Constructivists might respond that Moravcsik privileges rational-choice explanations and sets a higher standard for constructivist hypotheses (since rational-choice scholars typically do not attempt to test their own hypotheses against competing constructivist formulations). Many ‘post-positivist’ scholars, moreover, dispute Moravcsik’s image of EU studies as ‘science’, with its attendant claims of objectivity and of an objective, knowable world. For such scholars, Moravcsik’s call for falsifiable hypothesis-testing appears as a power-laden demand that ‘non-conformist’ theories play according to the rules of a rationalist, and primarily American, social science (Jшrgensen 1997: 6-7). To the extent that constructivists do indeed reject positivism and the systematic testing of competing hypotheses, the rationalist/constructivist debate would seem to have reached a ‘metatheoretical’ impasse-that is to say, constructivists and rationalists fail to agree on a common standard for judging what constitutes support for one or another approach.
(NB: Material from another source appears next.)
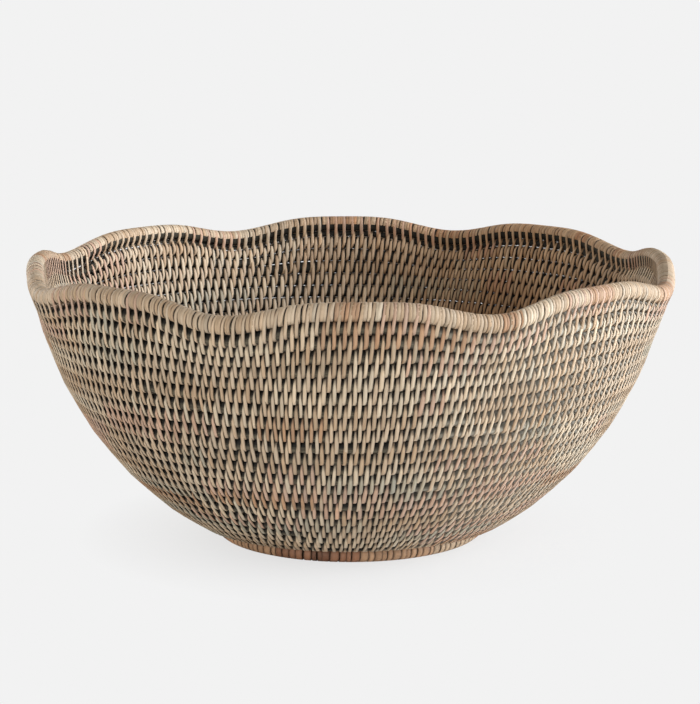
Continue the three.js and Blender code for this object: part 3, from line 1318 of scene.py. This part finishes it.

In recent years, however, an increasing number of constructivist theorists have embraced positivism-the notion that constructivist hypotheses can, and should, be tested and validated or falsified empirically-and these scholars have produced a spate of constructivist work that attempts rigorously to test hypotheses about socialization, norm-diffusion, and collective preference formation in the EU (Wendt 1999; Checkel 2003; Risse 2004: 160). Some of these studies, including Liesbet Hooghe’s (2002, 2005) extensive analysis of the attitudes of Commission officials, and several studies of national officials participating in EU committees (Beyers and Dierickx 1998; Egeberg 1999), use quantitative methods to test hypotheses about the nature and determinants of officials’ attitudes, including socialization in national as well as European institutions. Such studies, undertaken with methodological rigour and with a frank reporting of findings, seem to demonstrate that that EU-level socialization, although not excluded, plays a relatively small role by comparison with national-level socialization, or that EU socialization interacts with other factors in complex ways.